Geometric Interpretation: A cube has eight vertices. If we place the cube in a coordinate system with one vertex at the origin and sides parallel to the axes, the vertices can be represented as:

(0, 0, 0), (a, 0, 0), (0, a, 0), (0, 0, a), (a, a, 0), (a, 0, a), (0, a, a), (a, a, a)

where 'a' is the side length of the cube.

18. Set of Points Defined by: The solutions to the equation sin(x) = 0.

Description: This set represents an infinite number of points along the x-axis.

Geometric Interpretation: The solutions to sin(x) = 0 are x = nπ, where n is an integer.
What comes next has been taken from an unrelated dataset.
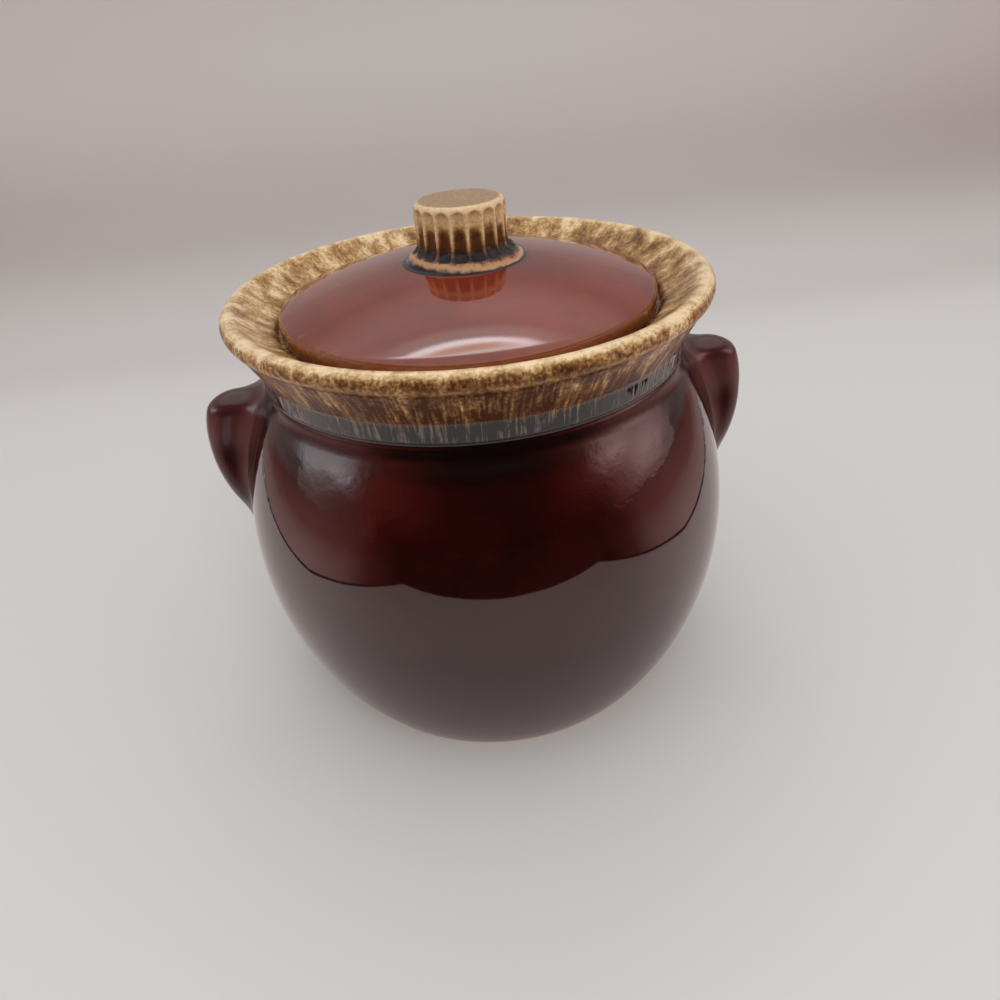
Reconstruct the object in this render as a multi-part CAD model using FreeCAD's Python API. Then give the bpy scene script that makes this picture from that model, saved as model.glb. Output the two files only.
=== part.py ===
import FreeCAD, Part
import math
import os

# Stoneware bean pot with two lugs and a loose domed lid.
# Millimetres. The pot's axis is Z, its foot stands on Z = 0 and the lugs lie along X.
# Every outline is drawn in the XZ plane as (radius, height) and turned about Z.

Vector = FreeCAD.Vector
AXIS = Vector(0, 0, 1)
ORIGIN = Vector(0, 0, 0)
FLATNESS = 0.001

# Pot wall: one arc shapes foot, belly and shoulder
belly_radius = 84.3
belly_height = 60.0
body_curve = 109.0
wall = 6.0
floor_thickness = 7.5
floor_round = 14.0

# Foot: a flat standing ring around a shallow recess
foot_edge_round = 1.5
foot_ring_radius = 54.0
foot_recess = 1.6
foot_recess_slope = 1.8

# Neck and flared collar
neck_radius = 68.2
shoulder_cove = 12.0
neck_band = 6.7
neck_flare = 0.7
neck_round = 5.0
collar_rise = 16.5
rim_radius = 76.3
lip_round = 2.8
lip_underside_angle = 52.0

# Recess inside the collar that carries the lid
pocket_radius = 61.0
pocket_depth = 2.0
pocket_round = 2.5
seat_drop = 9.8
seat_round = 0.8
throat_radius = 56.5
ledge_thickness = 6.2

# Lugs: how far they stand out from the belly and rise above it
lug_projection = 9.8
lug_side_curve = 37.0
lug_middle_rise = 34.5
lug_top_rise = 54.1
lug_corner_round = 9.0
lug_thickness = 22.0
lug_edge_round = 7.0

# Lid
lid_side_clearance = 1.3
seat_gap = 0.3
lid_rise = 16.5
lid_crown_curve = 166.0
lid_shoulder_round = 2.2
lid_edge_round = 1.0
lid_thickness = 5.5
flange_clearance = 1.5
flange_depth = 7.8
flange_thickness = 5.0
flange_edge_round = 1.2
flange_root_round = 3.0

# Knob
knob_height = 16.4
knob_top_radius = 13.9
knob_waist_radius = 14.1
knob_waist_rise = 1.6
knob_top_round = 1.9
knob_foot_radius = 18.0
knob_foot_slope = 1.8
knob_foot_height = 2.4
knob_waist_round = 2.4
knob_foot_round = 1.4
flute_count = 18
flute_bearing = 4.0
flute_cutter_radius = 2.2
flute_depth = 1.0
flute_top_land = 1.9

# Places worked out from the sizes above
body_centre = (belly_radius - body_curve, belly_height)
cove_reach = neck_radius + shoulder_cove - body_centre[0]
neck_height = belly_height + math.sqrt((body_curve + shoulder_cove) ** 2 - cove_reach ** 2)
band_top = neck_height + neck_band
rim_height = band_top + collar_rise
lug_reach = belly_radius + lug_projection
lug_middle_height = belly_height + lug_middle_rise
lug_top_height = belly_height + lug_top_rise
lip_centre = (rim_radius - lip_round, rim_height - lip_round)
seat_height = rim_height - seat_drop
lid_underside = seat_height + seat_gap
lid_radius = pocket_radius - lid_side_clearance
lid_apex = lid_underside + lid_rise
crown_centre = (0.0, lid_apex - lid_crown_curve)
flange_radius = throat_radius - flange_clearance
flange_bottom = lid_underside - flange_depth
knob_top = lid_apex + knob_height


class Outline:
    """A chain of straight and round edges in the XZ plane."""

    def __init__(self, start):
        self.first = start
        self.here = start
        self.edges = []

    def line_to(self, end):
        """Run straight to a point."""
        self.edges.append(Part.LineSegment(in_plane(self.here), in_plane(end)).toShape())
        self.here = end

    def arc_to(self, centre, end):
        """Run round a centre to a point, by the shorter way."""
        radius = math.dist(centre, end)
        toward = (self.here[0] + end[0] - 2 * centre[0], self.here[1] + end[1] - 2 * centre[1])
        middle = step(centre, toward, radius)
        self.edges.append(Part.Arc(in_plane(self.here), in_plane(middle), in_plane(end)).toShape())
        self.here = end

    def turn_at(self, corner, toward, rounding):
        """Run to a corner and round it off towards the next point."""
        back = unit(corner, self.here)
        ahead = unit(corner, toward)
        half_angle = math.acos(back[0] * ahead[0] + back[1] * ahead[1]) / 2
        reach = rounding / math.tan(half_angle)
        inward = (back[0] + ahead[0], back[1] + ahead[1])
        centre = step(corner, inward, rounding / math.sin(half_angle))
        self.line_to(step(corner, back, reach))
        self.arc_to(centre, step(corner, ahead, reach))

    def face(self):
        """Close the chain and fill it."""
        self.line_to(self.first)
        return Part.Face(Part.Wire(self.edges))

    def turned(self):
        """Close the chain, fill it and turn it once about the Z axis."""
        return self.face().revolve(ORIGIN, AXIS, 360)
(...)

This means the set of points is:

{..., -2π, -π, 0, π, 2π, 3π, ...}

These are equally spaced points along the x-axis, separated by a distance of π.

19. Set of Points Defined by: The Cantor Set

Description: The Cantor set is a fractal set of points on the interval [0, 1].

Geometric Interpretation: Start with the interval [0, 1]. Remove the open middle third (1/3, 2/3). This leaves [0, 1/3] and [2/3, 1]. Then, remove the open middle third of each of these intervals. Continue this process infinitely. The remaining points form the Cantor set.

Properties: The Cantor set is uncountable, has measure zero, and is self-similar. It contains no intervals.

20. Set of Points Defined by: All points (x, y) such that x and y are rational numbers.

Description: This set is a dense subset of the xy-plane.

Geometric Interpretation: Since the rational numbers are dense in the real numbers, for any point (a, b) in the xy-plane and any small distance ε > 0, there exists a rational point (x, y) within a distance of ε from (a, b). This means that the rational points are "everywhere" in the plane, even though they don't form a continuous surface.

Conclusion

Geometrically describing a set of points involves understanding its properties, recognizing familiar shapes, and using mathematical equations and inequalities. The examples above illustrate how different equations and conditions can define a wide variety of geometric objects, from simple lines and circles to complex surfaces and fractal sets. By combining geometric intuition with mathematical tools, we can gain a deeper understanding of the spatial relationships that define these sets of points.